▶ **TASK DATA**
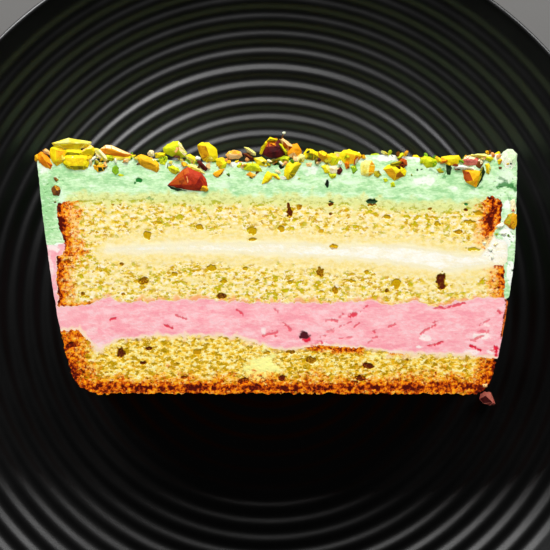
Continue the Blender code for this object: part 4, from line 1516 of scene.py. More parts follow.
# Each row is the kernel of its number: kernel_01, kernel_02 and so on.
# Where a row's other look is darker and faces away from the light it is painted shade, where it is paler and
# faces the light a painted highlight, and elsewhere skin or a second tone.
KERNEL_CHIPS = tuple(Chip(*row) for row in (
    ((50, 148, 55, 146, 62, 147, 66, 151, 65, 158, 62, 163, 57, 166, 53, 163, 50, 157), (56, 150, 57, 161),
     Y.YELLOW, Y.HONEY, 0, 1.0),
    ((51, 143, 57, 142, 65, 140, 69, 138, 72, 141, 80, 143, 92, 142, 90, 146, 80, 149, 67, 149, 56, 148),
     (56, 144, 70, 141, 87, 144), Y.PALE, Y.YELLOW, -90, 1.2, 0.2),
    ((63, 158, 67, 155, 73, 154, 81, 155, 88, 155, 90, 161, 88, 167, 84, 170, 74, 170, 66, 168, 63, 163),
     (67, 158, 85, 158, 84, 166, 69, 166), Y.YELLOW, Y.OLIVE, -90, 0.8),
    ((100, 149, 105, 145, 111, 145, 118, 148, 126, 152, 134, 155, 128, 158, 116, 156, 105, 154), (106, 149,
     112, 149, 124, 154), Y.ORANGE, Y.CREAM, 90, 0.9),
    ((136, 157, 141, 154, 148, 156, 154, 159, 159, 164, 160, 169, 157, 173, 153, 169, 146, 167, 140, 165),
     (142, 159, 150, 161, 156, 166), Y.HONEY, Y.AMBER, -90, 0.8),
    ((163, 148, 167, 144, 173, 142, 178, 141, 181, 144, 184, 149, 187, 153, 185, 157, 178, 158, 171, 156,
     164, 153), (169, 148, 178, 145, 180, 152), Y.LIME, Y.CREAM, 10, 1.1),
    ((168, 185, 172, 180, 178, 174, 183, 169, 188, 167, 196, 170, 202, 174, 206, 179, 208, 185, 207, 190,
     200, 191, 191, 190, 183, 189, 175, 186), (184, 176, 190, 173, 200, 178, 196, 185, 188, 185), Y.SKIN,
     Y.RUST, 170, 1.1),
    ((197, 145, 202, 142, 209, 143, 214, 146, 217, 150, 218, 157, 215, 161, 207, 162, 203, 160, 199, 153),
     (206, 146, 211, 148, 210, 156), Y.YELLOW, Y.AMBER, 190, 1.1),
    ((243, 167, 247, 163, 256, 163, 261, 168, 263, 172, 257, 171, 249, 171, 244, 170), (249, 166, 256, 167),
     Y.LIME, Y.OLIVE, -20, 0.7),
    ((260, 154, 262, 148, 266, 142, 270, 138, 277, 138, 281, 142, 285, 148, 286, 155, 280, 158, 272, 158,
     264, 156), (268, 147, 276, 147, 278, 152, 270, 153), Y.MAROON, Y.RUST, 120, 0.9),
    ((284, 176, 284, 170, 286, 164, 291, 161, 297, 162, 301, 164, 299, 168, 296, 174, 292, 178, 288, 180),
     (290, 166, 294, 167, 289, 174), Y.YELLOW, Y.OLIVE, -20, 0.9),
    ((287, 152, 290, 148, 293, 144, 297, 143, 300, 147, 302, 152, 299, 158, 292, 158, 287, 156), (296, 148,
     294, 152), Y.ORANGE, Y.PEACH, -100, 1.0),
    ((339, 153, 344, 150, 349, 149, 355, 151, 360, 153, 362, 157, 358, 161, 353, 164, 345, 164, 340, 159),
     (346, 153, 355, 155), Y.YELLOW, Y.HONEY, -60, 0.9),
    ((361, 162, 366, 160, 372, 160, 375, 166, 374, 173, 368, 177, 361, 175, 360, 168), (365, 164, 369, 165,
     368, 173), Y.PALE, Y.HONEY, 0, 0.7),
    ((383, 169, 388, 165, 394, 163, 400, 165, 405, 168, 407, 171, 405, 176, 399, 179, 394, 181, 390, 177,
     386, 173), (392, 168, 400, 171, 396, 174), Y.YELLOW, Y.AMBER, -110, 0.8),
    ((441, 157, 445, 156, 452, 156, 459, 155, 461, 159, 459, 164, 452, 166, 445, 164, 441, 161), (446, 159,
     457, 158), Y.YELLOW, Y.ORANGE, 180, 0.7),
    ((462, 170, 468, 168, 475, 170, 481, 171, 482, 177, 479, 183, 476, 188, 470, 185, 465, 182, 463, 176),
     (469, 172, 476, 174, 473, 181), Y.HONEY, Y.RUST, 180, 0.8),
))
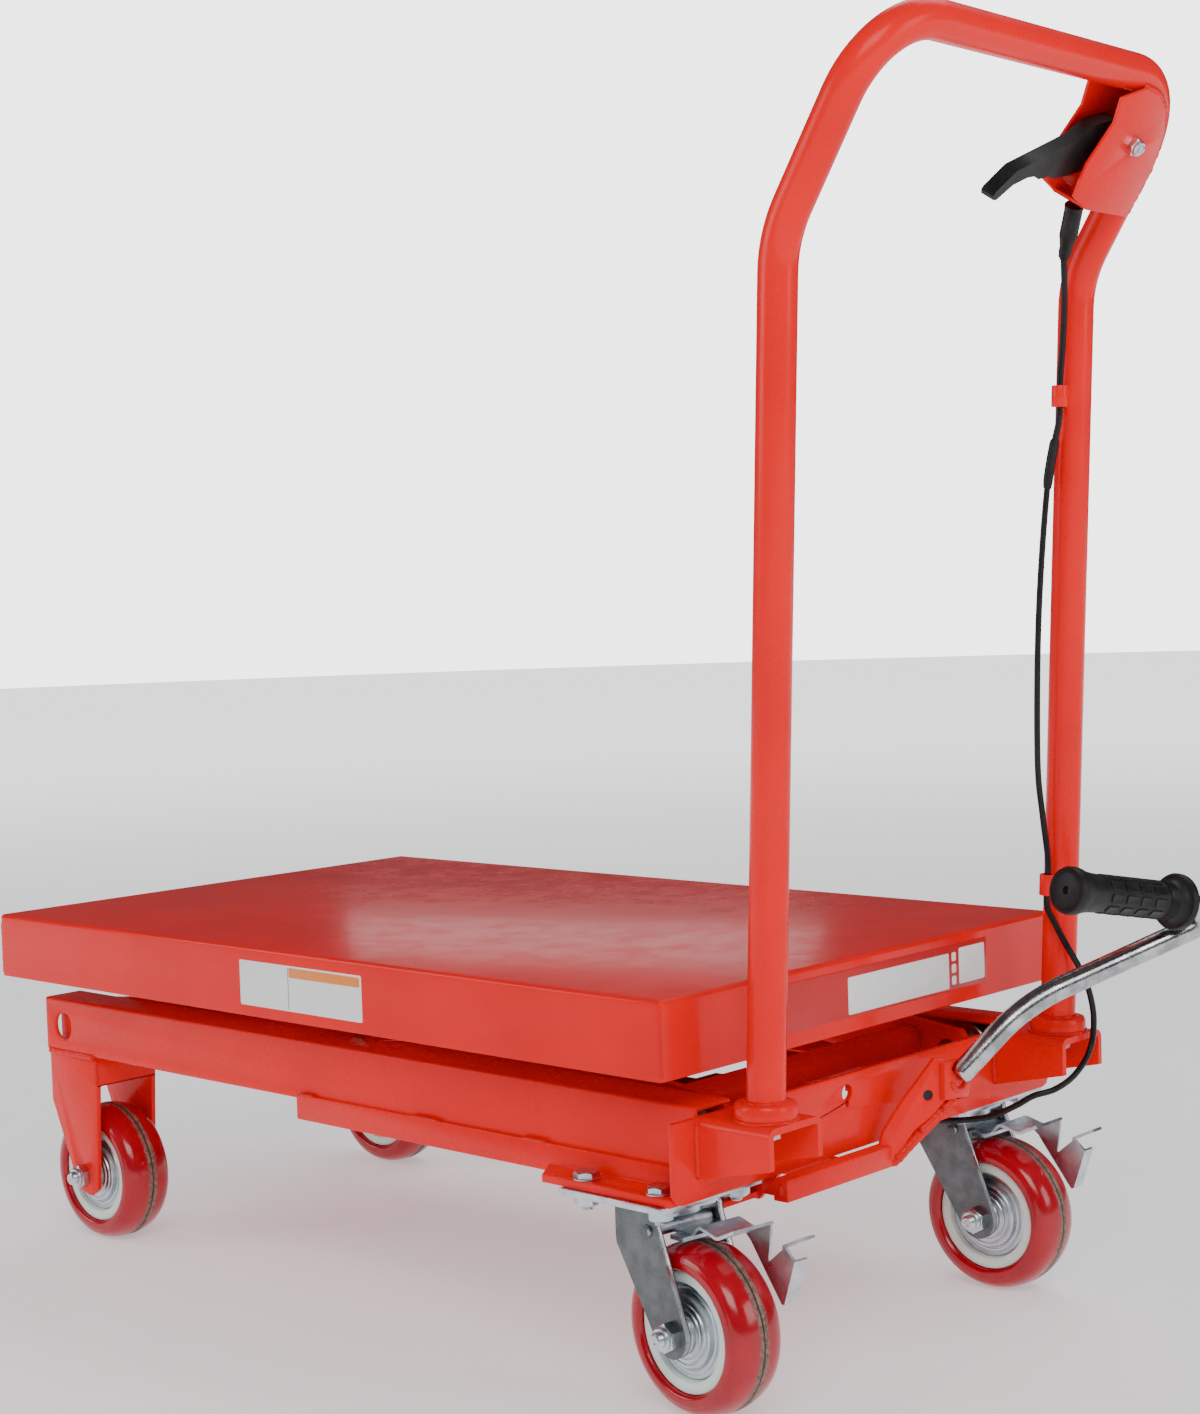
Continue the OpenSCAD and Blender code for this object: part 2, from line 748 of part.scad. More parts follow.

▶ **THE EXERCISE**
Restate each entry exactly, skipping none.

▶ **SOLUTION TO THE EXERCISE**
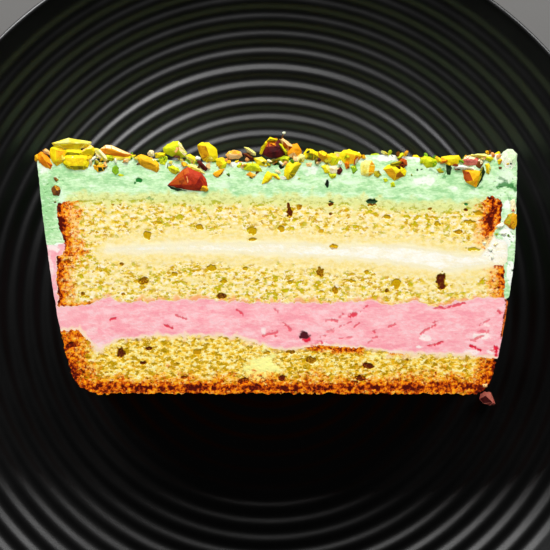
Continue the Blender code for this object: part 4, from line 1516 of scene.py. More parts follow.
# Each row is the kernel of its number: kernel_01, kernel_02 and so on.
# Where a row's other look is darker and faces away from the light it is painted shade, where it is paler and
# faces the light a painted highlight, and elsewhere skin or a second tone.
KERNEL_CHIPS = tuple(Chip(*row) for row in (
    ((50, 148, 55, 146, 62, 147, 66, 151, 65, 158, 62, 163, 57, 166, 53, 163, 50, 157), (56, 150, 57, 161),
     Y.YELLOW, Y.HONEY, 0, 1.0),
    ((51, 143, 57, 142, 65, 140, 69, 138, 72, 141, 80, 143, 92, 142, 90, 146, 80, 149, 67, 149, 56, 148),
     (56, 144, 70, 141, 87, 144), Y.PALE, Y.YELLOW, -90, 1.2, 0.2),
    ((63, 158, 67, 155, 73, 154, 81, 155, 88, 155, 90, 161, 88, 167, 84, 170, 74, 170, 66, 168, 63, 163),
     (67, 158, 85, 158, 84, 166, 69, 166), Y.YELLOW, Y.OLIVE, -90, 0.8),
    ((100, 149, 105, 145, 111, 145, 118, 148, 126, 152, 134, 155, 128, 158, 116, 156, 105, 154), (106, 149,
     112, 149, 124, 154), Y.ORANGE, Y.CREAM, 90, 0.9),
    ((136, 157, 141, 154, 148, 156, 154, 159, 159, 164, 160, 169, 157, 173, 153, 169, 146, 167, 140, 165),
     (142, 159, 150, 161, 156, 166), Y.HONEY, Y.AMBER, -90, 0.8),
    ((163, 148, 167, 144, 173, 142, 178, 141, 181, 144, 184, 149, 187, 153, 185, 157, 178, 158, 171, 156,
     164, 153), (169, 148, 178, 145, 180, 152), Y.LIME, Y.CREAM, 10, 1.1),
    ((168, 185, 172, 180, 178, 174, 183, 169, 188, 167, 196, 170, 202, 174, 206, 179, 208, 185, 207, 190,
     200, 191, 191, 190, 183, 189, 175, 186), (184, 176, 190, 173, 200, 178, 196, 185, 188, 185), Y.SKIN,
     Y.RUST, 170, 1.1),
    ((197, 145, 202, 142, 209, 143, 214, 146, 217, 150, 218, 157, 215, 161, 207, 162, 203, 160, 199, 153),
     (206, 146, 211, 148, 210, 156), Y.YELLOW, Y.AMBER, 190, 1.1),
    ((243, 167, 247, 163, 256, 163, 261, 168, 263, 172, 257, 171, 249, 171, 244, 170), (249, 166, 256, 167),
     Y.LIME, Y.OLIVE, -20, 0.7),
    ((260, 154, 262, 148, 266, 142, 270, 138, 277, 138, 281, 142, 285, 148, 286, 155, 280, 158, 272, 158,
     264, 156), (268, 147, 276, 147, 278, 152, 270, 153), Y.MAROON, Y.RUST, 120, 0.9),
    ((284, 176, 284, 170, 286, 164, 291, 161, 297, 162, 301, 164, 299, 168, 296, 174, 292, 178, 288, 180),
     (290, 166, 294, 167, 289, 174), Y.YELLOW, Y.OLIVE, -20, 0.9),
    ((287, 152, 290, 148, 293, 144, 297, 143, 300, 147, 302, 152, 299, 158, 292, 158, 287, 156), (296, 148,
     294, 152), Y.ORANGE, Y.PEACH, -100, 1.0),
    ((339, 153, 344, 150, 349, 149, 355, 151, 360, 153, 362, 157, 358, 161, 353, 164, 345, 164, 340, 159),
     (346, 153, 355, 155), Y.YELLOW, Y.HONEY, -60, 0.9),
    ((361, 162, 366, 160, 372, 160, 375, 166, 374, 173, 368, 177, 361, 175, 360, 168), (365, 164, 369, 165,
     368, 173), Y.PALE, Y.HONEY, 0, 0.7),
    ((383, 169, 388, 165, 394, 163, 400, 165, 405, 168, 407, 171, 405, 176, 399, 179, 394, 181, 390, 177,
     386, 173), (392, 168, 400, 171, 396, 174), Y.YELLOW, Y.AMBER, -110, 0.8),
    ((441, 157, 445, 156, 452, 156, 459, 155, 461, 159, 459, 164, 452, 166, 445, 164, 441, 161), (446, 159,
     457, 158), Y.YELLOW, Y.ORANGE, 180, 0.7),
    ((462, 170, 468, 168, 475, 170, 481, 171, 482, 177, 479, 183, 476, 188, 470, 185, 465, 182, 463, 176),
     (469, 172, 476, 174, 473, 181), Y.HONEY, Y.RUST, 180, 0.8),
))
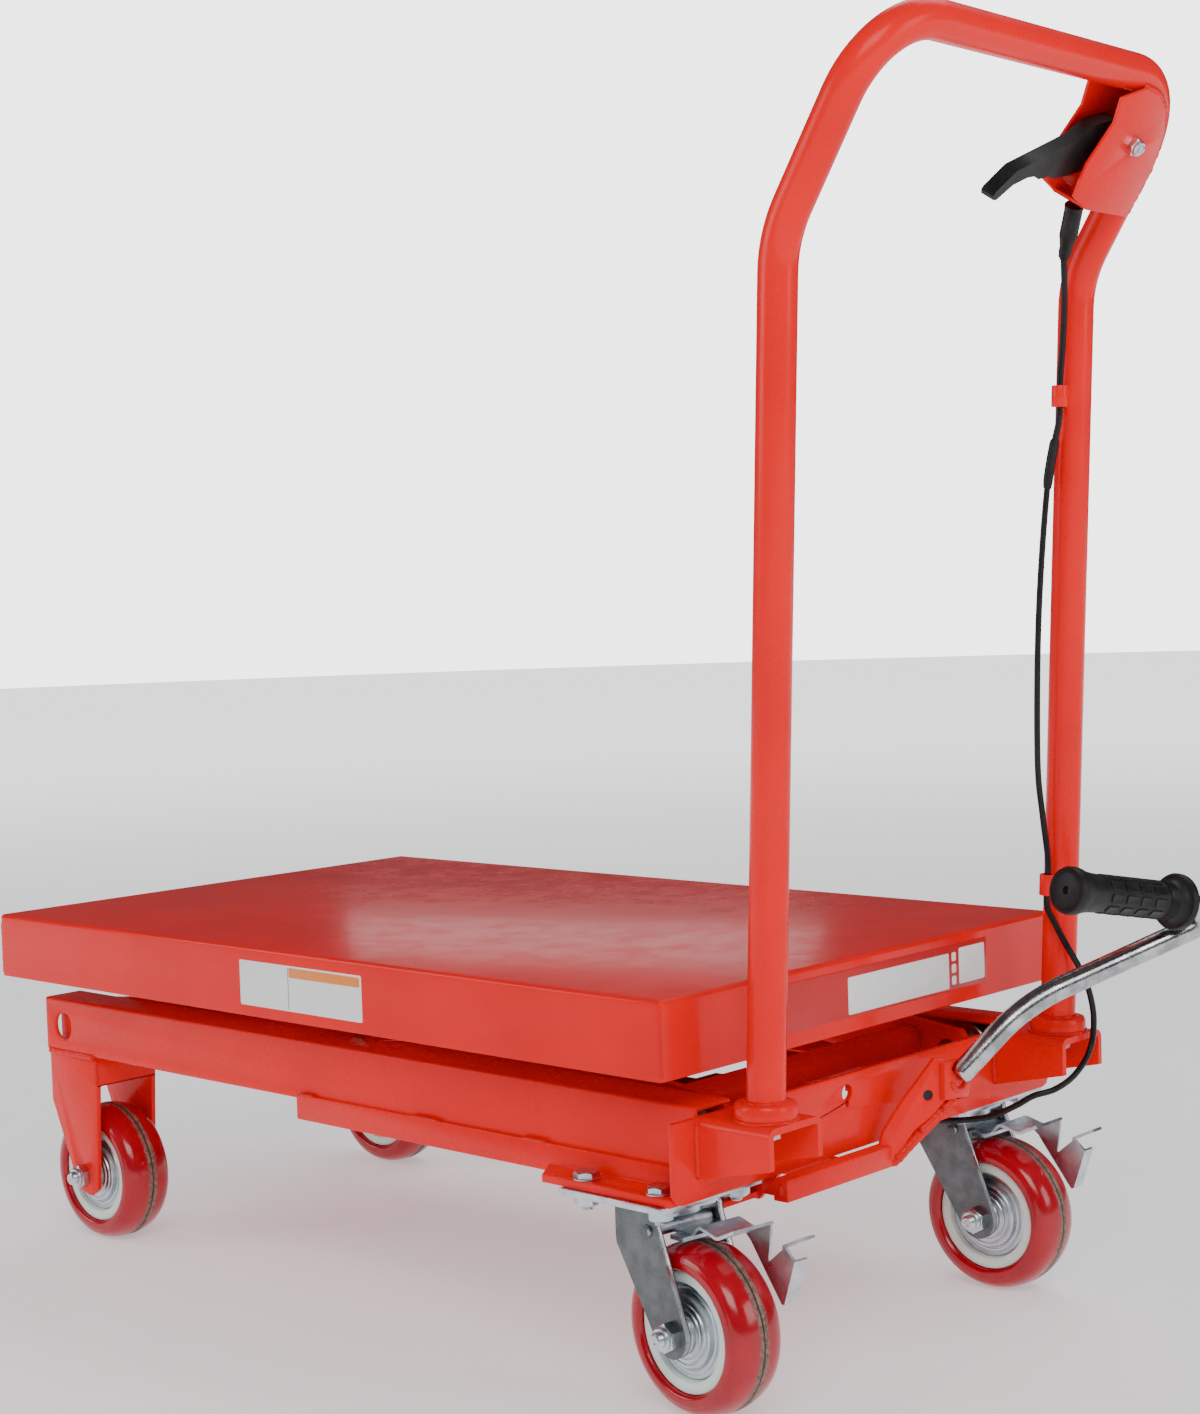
Continue the OpenSCAD and Blender code for this object: part 2, from line 748 of part.scad. More parts follow.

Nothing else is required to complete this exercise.